Conto de Gustavo do Carmo
Acabei de ter alta do
hospital. Fiquei dois meses internado, metade deste período em coma. Quase
matei meus pais de preocupação. Sofri um AVC. Andava muito ansioso com o meu
futuro e me preocupando demais com a minha família.
Estava em casa, no
computador, quando, de madrugada, além de uma forte dor e pressão na cabeça,
senti uma tonteira estranha, minha vista escureceu, minha boca ficou dormente
para um lado, não lembro qual. Desmaiei. Foi meu pai quem me socorreu.
Fui acordar somente no mês
seguinte. Fiquei com lado esquerdo paralisado. A coordenação motora foi embora.
A fala também. Serei cuidado pela enfermeira que a minha irmã vai pagar,
indicada pela amiga dela desde o ensino médio. Com criança pequena e trabalhando,
ela não tem condições de cuidar de mim. Meus pais idosos também não, mas eles
ficam por perto.
De volta pra casa, recebi
várias visitas. Ainda sem poder falar, apenas sorri para elas. Vieram minhas
tias, primas e vizinhos. A última me surpreendeu: a moça por quem eu fui
apaixonado no início da minha faculdade de jornalismo.
Ela passou uma semana
conversando comigo quando nos conhecemos. Na semana seguinte parou de falar
subitamente. Só soube o motivo através do meu colega mais próximo, que foi meu
amigo durante a faculdade, mas se afastou de mim depois da formatura: eu teria
feito uma deselegância no metrô, colocando a mochila involuntariamente no lugar
em que ela iria se sentar. Eu não lembro disso, mas se fiz, foi mais por
inocência do que por maldade. Depois fiquei sabendo que o irmão era violento e já
tinha surrado um ex-namorado dela. Com o tempo percebi que a história era
mentira. Ela parou de falar comigo porque foi influenciada por outra colega,
que não ia com a minha cara, e não me quis namorar porque eu sou feio e era
mais feio ainda na época.
Agora, depois que eu fiquei
paralisado, na cadeira de rodas, com a boca torta e sem poder falar, ela
aparece para me visitar? Mudei imediatamente o meu semblante, incorporando um
olhar de ódio. Meus pais e a enfermeira, que me deixaram a sós com ela, não
perceberam. Doroteia percebeu. Mas tentou me acalmar.
— Eu fiquei muito preocupada
quando o Leonardo me avisou.
Leonardo é o tal ex-amigo da
faculdade. Eu tentei falar
— Aaaaaaaaaa! Eeeeeeeeee!
— Você está sentindo alguma
coisa, Olavo?
— Sssssssss!
Meus pais ficaram
preocupados e correram para me socorrer.
Ou melhor, socorrer a Doroteia porque eu ia agredi-la, passando a
cadeira de rodas em cima dela, que contou para os meus pais.
— Ele parece que não está
muito feliz em me ver.

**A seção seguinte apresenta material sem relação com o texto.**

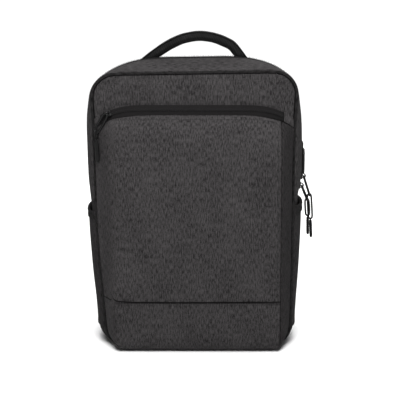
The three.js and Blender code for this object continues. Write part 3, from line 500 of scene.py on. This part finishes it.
cloth_shell("pocket_cloth", "pocket_panel", POCKET_CLOTH, front_unroll, 3, pocket_relief,
            tuck=0.0011)
cloth_shell("pocket_side_cloth", "pocket_gusset_right", SHADED_SIDE_CLOTH,
            front_unroll, 3,
            lambda co, rim: (ripple(co.z * 22, 9.1, co.y * 30) * 1.6 + 0.5) * MM, tuck=0.0011)
cloth_shell("pocket_lap_cloth", "lower_panel", POCKET_CLOTH, front_unroll, 3, lap_relief,
            reach=0.02, tuck=0.0008)
cloth_shell("garage_left_cloth", "zip_garage_left", CLOTH, flat_unroll, 2)
cloth_shell("garage_right_cloth", "zip_garage_right", CLOTH, flat_unroll, 2)
cloth_shell("pocket_zip_tape", "pocket_zip", TAPE, flat_unroll, 2)
cloth_shell("main_zip_tape", "main_zip", TAPE, gusset_unroll, 2)


# ---- Side pockets ----
def side_relief(co, rim):
    """Gathers under the elastic mouth and a slow swell."""
    mouth = SIDE_MOUTH["left" if co.x < 0 else "right"]
    gather = ripple(co.y * 60, 6.6, co.z * 8) * 0.9 * math.exp(-max(0.0, mouth - co.z) / 0.03)
    swell = ripple(co.y * 18, 3.9, co.z * 14) * 1.0
    return (gather + swell - 0.3) * MM


for side in ("left", "right"):
    cloth_shell(f"side_pocket_{side}_cloth", f"side_pocket_{side}", SHADED_SIDE_CLOTH,
                gusset_unroll, 2, side_relief)
    cloth_shell(f"side_hem_{side}_binding", f"side_pocket_hem_{side}", EDGE_CLOTH,
                gusset_unroll, 2)


# ---- Padding: back panel, handle and shoulder straps ----
def back_relief(co, rim):
    """Channels between the pads: one down the spine and two across."""
    if co.y < 0.066:
        return 0.0
    spine = math.exp(-(co.x / 0.011) ** 2)
    across = sum(math.exp(-((co.z - level - abs(co.x) * 0.12) / 0.007) ** 2)
                 for level in (0.125, 0.255))
    edge = math.exp(-rim / 0.006)
    swell = ripple(co.x * 20, 4, co.z * 20)
    return (-4.2 * max(spine, min(across, 1.0)) - 1.0 * edge + swell) * MM


def padding(name, node, levels, unroll, relief):
    piece = cloth_shell(name, node, MESH, unroll, levels, relief)
    return piece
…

Eu vou embora.
— Ah, o médico falou que às
vezes ele fica nervoso, minha filha. Ainda não se acostumou com as sequelas.
Mas vai fazer fonoaudiologia e fisioterapia em breve.
— Está sentindo alguma
coisa, Olavo? Perguntou o meu pai.
— Aaaaaaaaaa.
Eu balbuciei para eles
porque não conseguia falar, mas queria dizer: “Quero que essa canalha vá
embora. Me desprezou quando eu estava saudável e agora vem me visitar para quê?
A consciência pesou e ficou com remorso? Namorar comigo é que não é. Vai
embora, vagabunda! Some da minha vida!”.